# Given request:
Copy out each line of the data holding "joints".
# # # #
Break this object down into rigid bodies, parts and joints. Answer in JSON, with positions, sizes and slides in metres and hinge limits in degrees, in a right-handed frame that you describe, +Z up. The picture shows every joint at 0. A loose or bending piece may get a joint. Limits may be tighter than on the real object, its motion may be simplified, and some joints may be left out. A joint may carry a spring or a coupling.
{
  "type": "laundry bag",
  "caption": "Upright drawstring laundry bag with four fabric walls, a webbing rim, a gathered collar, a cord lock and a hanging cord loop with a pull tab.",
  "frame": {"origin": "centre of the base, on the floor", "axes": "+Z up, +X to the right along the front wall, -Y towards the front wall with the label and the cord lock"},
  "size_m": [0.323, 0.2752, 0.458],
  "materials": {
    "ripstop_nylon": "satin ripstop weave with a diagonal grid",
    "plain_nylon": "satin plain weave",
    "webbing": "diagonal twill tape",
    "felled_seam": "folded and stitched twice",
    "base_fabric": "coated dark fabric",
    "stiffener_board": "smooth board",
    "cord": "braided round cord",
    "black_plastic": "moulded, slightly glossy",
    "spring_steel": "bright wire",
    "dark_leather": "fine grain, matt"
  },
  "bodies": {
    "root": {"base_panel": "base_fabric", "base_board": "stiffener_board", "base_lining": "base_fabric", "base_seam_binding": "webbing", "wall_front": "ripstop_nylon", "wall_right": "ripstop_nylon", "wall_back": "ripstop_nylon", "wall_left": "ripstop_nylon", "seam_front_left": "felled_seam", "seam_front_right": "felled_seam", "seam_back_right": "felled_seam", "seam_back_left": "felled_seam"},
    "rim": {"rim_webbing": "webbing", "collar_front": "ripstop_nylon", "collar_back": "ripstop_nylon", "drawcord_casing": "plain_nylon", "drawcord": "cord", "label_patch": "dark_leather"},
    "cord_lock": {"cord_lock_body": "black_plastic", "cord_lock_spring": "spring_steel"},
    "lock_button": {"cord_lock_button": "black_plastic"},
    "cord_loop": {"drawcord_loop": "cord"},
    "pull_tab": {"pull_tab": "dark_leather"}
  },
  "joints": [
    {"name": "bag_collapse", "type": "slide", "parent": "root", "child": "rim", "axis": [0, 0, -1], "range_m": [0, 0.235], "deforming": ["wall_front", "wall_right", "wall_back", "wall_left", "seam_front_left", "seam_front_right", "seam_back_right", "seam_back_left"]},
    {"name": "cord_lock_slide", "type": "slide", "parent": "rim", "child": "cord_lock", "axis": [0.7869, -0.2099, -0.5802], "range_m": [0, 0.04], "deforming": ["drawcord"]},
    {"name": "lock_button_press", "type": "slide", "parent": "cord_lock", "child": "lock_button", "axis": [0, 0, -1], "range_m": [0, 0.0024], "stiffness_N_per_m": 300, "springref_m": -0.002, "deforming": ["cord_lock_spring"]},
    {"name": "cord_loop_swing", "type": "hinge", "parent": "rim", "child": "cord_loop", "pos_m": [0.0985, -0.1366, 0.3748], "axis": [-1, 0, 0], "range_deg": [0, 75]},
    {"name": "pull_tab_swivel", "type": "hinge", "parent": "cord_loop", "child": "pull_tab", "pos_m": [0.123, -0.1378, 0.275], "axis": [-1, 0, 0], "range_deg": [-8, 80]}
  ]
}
# # # #
# Full output:
Break this object down into rigid bodies, parts and joints. Answer in JSON, with positions, sizes and slides in metres and hinge limits in degrees, in a right-handed frame that you describe, +Z up. The picture shows every joint at 0. A loose or bending piece may get a joint. Limits may be tighter than on the real object, its motion may be simplified, and some joints may be left out. A joint may carry a spring or a coupling.
  "joints": [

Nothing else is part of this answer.